[BEGIN]
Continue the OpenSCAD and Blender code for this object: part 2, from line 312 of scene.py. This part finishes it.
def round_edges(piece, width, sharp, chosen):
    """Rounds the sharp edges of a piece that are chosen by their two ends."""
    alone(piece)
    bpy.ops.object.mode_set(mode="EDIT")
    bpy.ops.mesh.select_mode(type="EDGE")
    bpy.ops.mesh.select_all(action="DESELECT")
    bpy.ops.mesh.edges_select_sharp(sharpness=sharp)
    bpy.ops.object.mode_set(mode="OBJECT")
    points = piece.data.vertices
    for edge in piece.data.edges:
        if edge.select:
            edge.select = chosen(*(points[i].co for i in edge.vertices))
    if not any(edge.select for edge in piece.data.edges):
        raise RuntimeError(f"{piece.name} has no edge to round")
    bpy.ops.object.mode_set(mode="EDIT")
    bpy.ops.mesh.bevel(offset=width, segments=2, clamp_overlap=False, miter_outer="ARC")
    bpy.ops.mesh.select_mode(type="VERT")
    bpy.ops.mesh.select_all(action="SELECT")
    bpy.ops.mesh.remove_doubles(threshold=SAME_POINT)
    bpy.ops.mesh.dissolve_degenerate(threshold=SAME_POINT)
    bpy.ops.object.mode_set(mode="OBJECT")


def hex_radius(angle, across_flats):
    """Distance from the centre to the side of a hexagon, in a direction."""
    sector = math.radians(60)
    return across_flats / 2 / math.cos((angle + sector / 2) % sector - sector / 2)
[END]
[BEGIN]
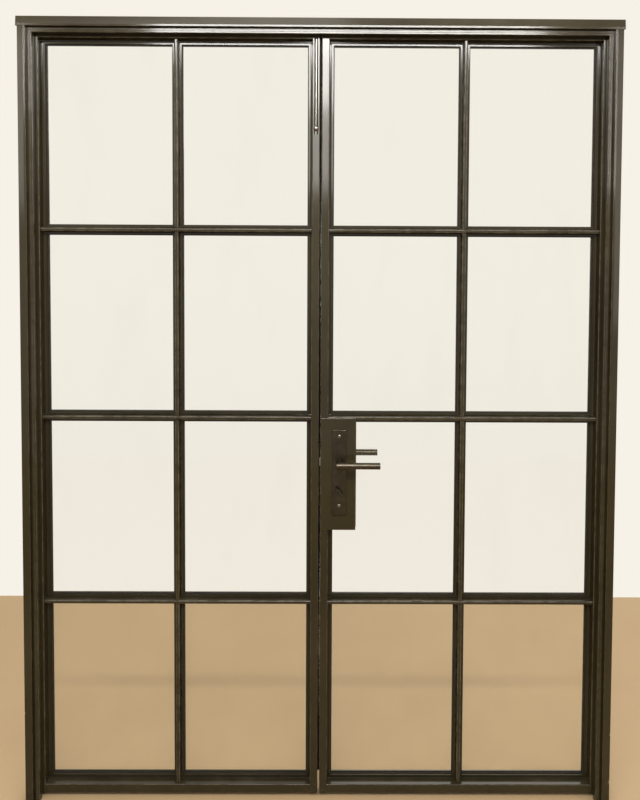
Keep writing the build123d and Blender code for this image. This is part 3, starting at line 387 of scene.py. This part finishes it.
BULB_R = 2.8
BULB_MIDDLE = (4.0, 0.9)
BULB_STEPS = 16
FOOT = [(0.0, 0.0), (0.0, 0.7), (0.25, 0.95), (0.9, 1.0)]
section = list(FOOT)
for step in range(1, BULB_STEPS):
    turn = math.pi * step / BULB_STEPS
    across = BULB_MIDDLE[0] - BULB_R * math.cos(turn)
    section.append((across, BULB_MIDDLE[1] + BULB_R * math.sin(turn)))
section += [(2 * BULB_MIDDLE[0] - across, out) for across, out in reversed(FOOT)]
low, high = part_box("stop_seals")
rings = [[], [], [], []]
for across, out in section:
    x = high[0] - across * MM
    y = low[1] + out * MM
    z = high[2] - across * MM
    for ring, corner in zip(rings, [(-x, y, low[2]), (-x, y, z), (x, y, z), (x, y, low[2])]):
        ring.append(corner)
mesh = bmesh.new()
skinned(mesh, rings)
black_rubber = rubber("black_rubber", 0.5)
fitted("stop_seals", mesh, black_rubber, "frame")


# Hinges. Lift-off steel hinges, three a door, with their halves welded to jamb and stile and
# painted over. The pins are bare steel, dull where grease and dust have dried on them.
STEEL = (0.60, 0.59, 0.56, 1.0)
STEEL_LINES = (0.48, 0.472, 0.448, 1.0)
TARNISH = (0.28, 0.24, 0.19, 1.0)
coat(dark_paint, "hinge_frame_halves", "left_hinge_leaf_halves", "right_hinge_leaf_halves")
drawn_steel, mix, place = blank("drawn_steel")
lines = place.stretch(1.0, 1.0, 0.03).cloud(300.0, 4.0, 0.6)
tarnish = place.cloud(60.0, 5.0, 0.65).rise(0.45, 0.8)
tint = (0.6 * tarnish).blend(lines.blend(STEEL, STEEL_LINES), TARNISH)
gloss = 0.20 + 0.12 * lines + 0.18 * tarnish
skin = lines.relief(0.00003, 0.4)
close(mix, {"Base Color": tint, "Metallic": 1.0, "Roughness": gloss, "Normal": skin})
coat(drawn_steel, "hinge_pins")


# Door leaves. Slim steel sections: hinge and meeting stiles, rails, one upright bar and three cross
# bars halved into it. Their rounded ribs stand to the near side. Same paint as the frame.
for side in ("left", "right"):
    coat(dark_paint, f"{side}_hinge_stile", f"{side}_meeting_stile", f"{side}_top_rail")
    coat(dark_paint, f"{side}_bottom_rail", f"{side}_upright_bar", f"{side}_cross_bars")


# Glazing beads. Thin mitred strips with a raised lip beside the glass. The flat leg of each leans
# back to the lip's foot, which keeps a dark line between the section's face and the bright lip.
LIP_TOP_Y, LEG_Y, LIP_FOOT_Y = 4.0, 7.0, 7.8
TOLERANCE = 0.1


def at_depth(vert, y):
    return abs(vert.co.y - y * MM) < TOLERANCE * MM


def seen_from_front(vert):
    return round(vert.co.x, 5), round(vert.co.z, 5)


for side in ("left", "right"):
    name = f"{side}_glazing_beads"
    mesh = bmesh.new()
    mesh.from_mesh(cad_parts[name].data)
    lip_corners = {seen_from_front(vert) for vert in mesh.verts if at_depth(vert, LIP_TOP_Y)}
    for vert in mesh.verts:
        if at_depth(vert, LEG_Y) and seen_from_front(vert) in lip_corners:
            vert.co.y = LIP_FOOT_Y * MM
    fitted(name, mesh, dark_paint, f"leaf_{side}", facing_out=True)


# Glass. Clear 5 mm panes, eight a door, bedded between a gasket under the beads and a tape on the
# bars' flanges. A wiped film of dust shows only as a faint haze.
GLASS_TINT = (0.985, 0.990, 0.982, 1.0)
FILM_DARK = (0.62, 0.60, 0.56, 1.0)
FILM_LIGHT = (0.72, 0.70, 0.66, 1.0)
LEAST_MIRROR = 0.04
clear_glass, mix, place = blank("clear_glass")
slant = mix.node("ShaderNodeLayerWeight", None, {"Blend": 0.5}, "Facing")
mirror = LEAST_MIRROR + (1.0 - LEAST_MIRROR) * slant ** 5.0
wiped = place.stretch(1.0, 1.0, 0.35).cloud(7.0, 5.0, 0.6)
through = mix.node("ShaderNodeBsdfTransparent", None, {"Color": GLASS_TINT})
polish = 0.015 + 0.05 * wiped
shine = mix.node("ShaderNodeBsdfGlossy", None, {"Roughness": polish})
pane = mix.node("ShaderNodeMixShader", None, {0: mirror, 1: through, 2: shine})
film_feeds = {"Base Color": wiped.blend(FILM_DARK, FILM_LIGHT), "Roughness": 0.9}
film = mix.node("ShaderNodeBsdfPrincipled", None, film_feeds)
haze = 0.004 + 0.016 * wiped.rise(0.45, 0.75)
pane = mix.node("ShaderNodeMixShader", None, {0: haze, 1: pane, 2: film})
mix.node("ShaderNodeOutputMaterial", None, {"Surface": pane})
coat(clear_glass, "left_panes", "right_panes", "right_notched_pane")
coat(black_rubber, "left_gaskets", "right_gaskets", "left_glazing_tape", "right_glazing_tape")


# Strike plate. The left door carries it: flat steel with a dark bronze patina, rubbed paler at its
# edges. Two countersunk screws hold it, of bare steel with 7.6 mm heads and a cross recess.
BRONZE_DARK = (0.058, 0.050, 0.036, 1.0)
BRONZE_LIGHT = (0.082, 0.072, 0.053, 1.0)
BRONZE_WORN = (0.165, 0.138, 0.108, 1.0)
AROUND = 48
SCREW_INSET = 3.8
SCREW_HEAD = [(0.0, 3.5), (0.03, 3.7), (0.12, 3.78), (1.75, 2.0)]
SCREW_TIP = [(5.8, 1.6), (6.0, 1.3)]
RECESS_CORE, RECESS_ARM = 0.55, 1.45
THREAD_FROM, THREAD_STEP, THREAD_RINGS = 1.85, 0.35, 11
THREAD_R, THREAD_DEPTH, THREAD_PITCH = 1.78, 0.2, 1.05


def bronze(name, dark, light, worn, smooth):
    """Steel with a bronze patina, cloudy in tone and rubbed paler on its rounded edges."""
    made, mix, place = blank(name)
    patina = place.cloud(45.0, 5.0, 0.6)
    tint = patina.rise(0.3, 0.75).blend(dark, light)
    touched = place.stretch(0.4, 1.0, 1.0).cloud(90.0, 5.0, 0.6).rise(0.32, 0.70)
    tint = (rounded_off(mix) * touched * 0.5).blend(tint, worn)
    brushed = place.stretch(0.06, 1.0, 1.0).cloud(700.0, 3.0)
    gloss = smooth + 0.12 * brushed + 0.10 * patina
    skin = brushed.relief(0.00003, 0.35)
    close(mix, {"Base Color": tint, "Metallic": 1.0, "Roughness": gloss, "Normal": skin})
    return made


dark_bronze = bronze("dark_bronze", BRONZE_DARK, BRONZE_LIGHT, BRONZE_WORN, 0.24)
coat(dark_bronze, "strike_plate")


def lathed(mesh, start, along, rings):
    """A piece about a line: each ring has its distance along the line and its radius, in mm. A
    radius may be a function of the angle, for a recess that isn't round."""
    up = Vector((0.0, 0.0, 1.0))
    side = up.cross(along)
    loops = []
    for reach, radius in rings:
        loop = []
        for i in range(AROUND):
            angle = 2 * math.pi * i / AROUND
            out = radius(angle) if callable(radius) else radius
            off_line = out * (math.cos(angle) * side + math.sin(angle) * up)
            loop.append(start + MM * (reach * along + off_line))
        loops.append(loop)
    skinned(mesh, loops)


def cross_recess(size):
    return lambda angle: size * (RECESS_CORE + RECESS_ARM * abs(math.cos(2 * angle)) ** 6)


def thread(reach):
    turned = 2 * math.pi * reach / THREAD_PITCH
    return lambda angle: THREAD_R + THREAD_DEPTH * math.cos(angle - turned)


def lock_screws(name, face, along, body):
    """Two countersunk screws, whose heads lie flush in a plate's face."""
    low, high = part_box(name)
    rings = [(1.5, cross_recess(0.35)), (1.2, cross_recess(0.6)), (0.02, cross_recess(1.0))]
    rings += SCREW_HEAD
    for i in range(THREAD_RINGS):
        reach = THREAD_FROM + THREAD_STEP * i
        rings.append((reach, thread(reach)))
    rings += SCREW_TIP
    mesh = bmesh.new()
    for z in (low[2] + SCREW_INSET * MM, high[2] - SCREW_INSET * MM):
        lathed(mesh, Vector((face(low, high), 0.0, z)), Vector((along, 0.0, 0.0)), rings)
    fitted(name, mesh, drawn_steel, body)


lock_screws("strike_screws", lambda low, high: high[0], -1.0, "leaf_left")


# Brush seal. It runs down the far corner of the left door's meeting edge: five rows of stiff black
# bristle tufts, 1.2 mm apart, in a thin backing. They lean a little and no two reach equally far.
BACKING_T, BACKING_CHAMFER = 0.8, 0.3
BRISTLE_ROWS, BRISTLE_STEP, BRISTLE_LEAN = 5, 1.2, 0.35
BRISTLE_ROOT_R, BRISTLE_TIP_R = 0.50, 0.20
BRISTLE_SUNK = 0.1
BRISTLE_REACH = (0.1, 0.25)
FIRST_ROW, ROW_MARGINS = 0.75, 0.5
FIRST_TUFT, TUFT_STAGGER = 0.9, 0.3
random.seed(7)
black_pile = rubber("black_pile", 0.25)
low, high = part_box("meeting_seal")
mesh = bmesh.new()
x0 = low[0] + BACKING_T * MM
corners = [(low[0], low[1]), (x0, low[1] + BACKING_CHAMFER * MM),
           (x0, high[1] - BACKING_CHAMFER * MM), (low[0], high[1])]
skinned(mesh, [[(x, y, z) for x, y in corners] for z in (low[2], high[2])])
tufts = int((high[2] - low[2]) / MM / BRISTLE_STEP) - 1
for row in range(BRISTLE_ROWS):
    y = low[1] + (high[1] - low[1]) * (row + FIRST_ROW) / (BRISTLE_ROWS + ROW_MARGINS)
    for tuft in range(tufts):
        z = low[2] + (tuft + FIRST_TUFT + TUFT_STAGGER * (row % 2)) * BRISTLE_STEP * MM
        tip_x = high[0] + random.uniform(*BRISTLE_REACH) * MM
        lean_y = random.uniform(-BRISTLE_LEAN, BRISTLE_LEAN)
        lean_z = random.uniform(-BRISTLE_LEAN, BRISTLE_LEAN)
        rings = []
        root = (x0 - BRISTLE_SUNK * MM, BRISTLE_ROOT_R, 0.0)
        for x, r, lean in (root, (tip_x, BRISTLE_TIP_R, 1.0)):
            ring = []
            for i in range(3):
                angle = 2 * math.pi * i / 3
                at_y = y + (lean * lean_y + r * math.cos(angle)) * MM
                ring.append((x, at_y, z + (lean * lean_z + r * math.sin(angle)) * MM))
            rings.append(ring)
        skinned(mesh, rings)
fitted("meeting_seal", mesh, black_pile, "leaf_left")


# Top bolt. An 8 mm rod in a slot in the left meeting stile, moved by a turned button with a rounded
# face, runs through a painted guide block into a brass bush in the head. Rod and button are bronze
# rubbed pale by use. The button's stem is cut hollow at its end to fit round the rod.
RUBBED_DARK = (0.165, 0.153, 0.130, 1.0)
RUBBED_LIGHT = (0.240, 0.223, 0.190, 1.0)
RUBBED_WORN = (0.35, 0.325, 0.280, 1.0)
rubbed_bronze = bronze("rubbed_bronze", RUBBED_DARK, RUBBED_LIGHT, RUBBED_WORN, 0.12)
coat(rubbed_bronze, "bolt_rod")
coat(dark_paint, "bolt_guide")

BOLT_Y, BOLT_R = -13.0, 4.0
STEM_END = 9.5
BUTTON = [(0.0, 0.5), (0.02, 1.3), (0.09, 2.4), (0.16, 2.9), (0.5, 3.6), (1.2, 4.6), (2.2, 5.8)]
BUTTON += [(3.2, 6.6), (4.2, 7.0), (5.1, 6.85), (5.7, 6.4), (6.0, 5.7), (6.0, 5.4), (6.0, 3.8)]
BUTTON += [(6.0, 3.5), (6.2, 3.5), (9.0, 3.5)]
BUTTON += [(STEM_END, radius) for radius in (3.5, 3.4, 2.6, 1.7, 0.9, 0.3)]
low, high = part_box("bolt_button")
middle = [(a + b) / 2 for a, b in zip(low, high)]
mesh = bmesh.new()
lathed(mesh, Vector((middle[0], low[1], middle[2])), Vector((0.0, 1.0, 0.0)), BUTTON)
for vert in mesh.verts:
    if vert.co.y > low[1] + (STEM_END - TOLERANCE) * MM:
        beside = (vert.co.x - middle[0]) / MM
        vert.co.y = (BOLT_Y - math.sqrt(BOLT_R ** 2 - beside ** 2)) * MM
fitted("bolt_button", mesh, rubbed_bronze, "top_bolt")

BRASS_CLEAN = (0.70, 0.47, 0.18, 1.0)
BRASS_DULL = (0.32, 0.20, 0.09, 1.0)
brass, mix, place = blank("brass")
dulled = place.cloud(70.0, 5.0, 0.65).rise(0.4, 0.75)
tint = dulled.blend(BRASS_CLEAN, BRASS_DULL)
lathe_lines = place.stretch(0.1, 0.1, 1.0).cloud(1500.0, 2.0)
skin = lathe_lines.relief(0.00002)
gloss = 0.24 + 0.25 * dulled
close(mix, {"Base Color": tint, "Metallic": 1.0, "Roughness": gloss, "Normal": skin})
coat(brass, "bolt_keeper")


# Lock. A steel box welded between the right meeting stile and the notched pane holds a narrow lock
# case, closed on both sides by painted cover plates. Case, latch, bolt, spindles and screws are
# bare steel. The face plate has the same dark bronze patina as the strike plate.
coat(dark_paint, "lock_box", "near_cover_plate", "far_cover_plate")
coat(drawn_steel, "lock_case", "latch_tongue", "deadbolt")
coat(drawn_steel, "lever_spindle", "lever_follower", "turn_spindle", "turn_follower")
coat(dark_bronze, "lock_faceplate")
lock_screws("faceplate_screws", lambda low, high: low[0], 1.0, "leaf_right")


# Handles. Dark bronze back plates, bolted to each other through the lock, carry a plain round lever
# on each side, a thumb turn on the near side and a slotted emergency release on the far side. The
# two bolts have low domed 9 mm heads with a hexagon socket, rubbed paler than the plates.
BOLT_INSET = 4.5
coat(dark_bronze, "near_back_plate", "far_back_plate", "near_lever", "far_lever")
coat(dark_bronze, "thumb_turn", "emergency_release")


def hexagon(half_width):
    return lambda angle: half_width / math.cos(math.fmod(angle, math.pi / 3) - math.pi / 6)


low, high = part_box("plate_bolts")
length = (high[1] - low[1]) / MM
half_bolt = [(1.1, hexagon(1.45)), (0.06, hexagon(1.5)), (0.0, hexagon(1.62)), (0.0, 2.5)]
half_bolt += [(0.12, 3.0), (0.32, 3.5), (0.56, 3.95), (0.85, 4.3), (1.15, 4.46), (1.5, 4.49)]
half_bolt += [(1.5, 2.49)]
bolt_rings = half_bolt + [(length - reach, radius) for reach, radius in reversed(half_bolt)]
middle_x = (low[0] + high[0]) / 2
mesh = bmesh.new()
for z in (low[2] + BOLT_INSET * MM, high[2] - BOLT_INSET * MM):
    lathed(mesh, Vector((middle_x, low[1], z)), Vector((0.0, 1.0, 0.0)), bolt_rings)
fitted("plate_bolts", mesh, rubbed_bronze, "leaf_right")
[END]
Return exactly the lines from the line that has "Continue the OpenSCAD" to the line that has "return across_flats /", both of them included.

Continue the OpenSCAD and Blender code for this object: part 2, from line 312 of scene.py. This part finishes it.
def round_edges(piece, width, sharp, chosen):
    """Rounds the sharp edges of a piece that are chosen by their two ends."""
    alone(piece)
    bpy.ops.object.mode_set(mode="EDIT")
    bpy.ops.mesh.select_mode(type="EDGE")
    bpy.ops.mesh.select_all(action="DESELECT")
    bpy.ops.mesh.edges_select_sharp(sharpness=sharp)
    bpy.ops.object.mode_set(mode="OBJECT")
    points = piece.data.vertices
    for edge in piece.data.edges:
        if edge.select:
            edge.select = chosen(*(points[i].co for i in edge.vertices))
    if not any(edge.select for edge in piece.data.edges):
        raise RuntimeError(f"{piece.name} has no edge to round")
    bpy.ops.object.mode_set(mode="EDIT")
    bpy.ops.mesh.bevel(offset=width, segments=2, clamp_overlap=False, miter_outer="ARC")
    bpy.ops.mesh.select_mode(type="VERT")
    bpy.ops.mesh.select_all(action="SELECT")
    bpy.ops.mesh.remove_doubles(threshold=SAME_POINT)
    bpy.ops.mesh.dissolve_degenerate(threshold=SAME_POINT)
    bpy.ops.object.mode_set(mode="OBJECT")


def hex_radius(angle, across_flats):
    """Distance from the centre to the side of a hexagon, in a direction."""
    sector = math.radians(60)
    return across_flats / 2 / math.cos((angle + sector / 2) % sector - sector / 2)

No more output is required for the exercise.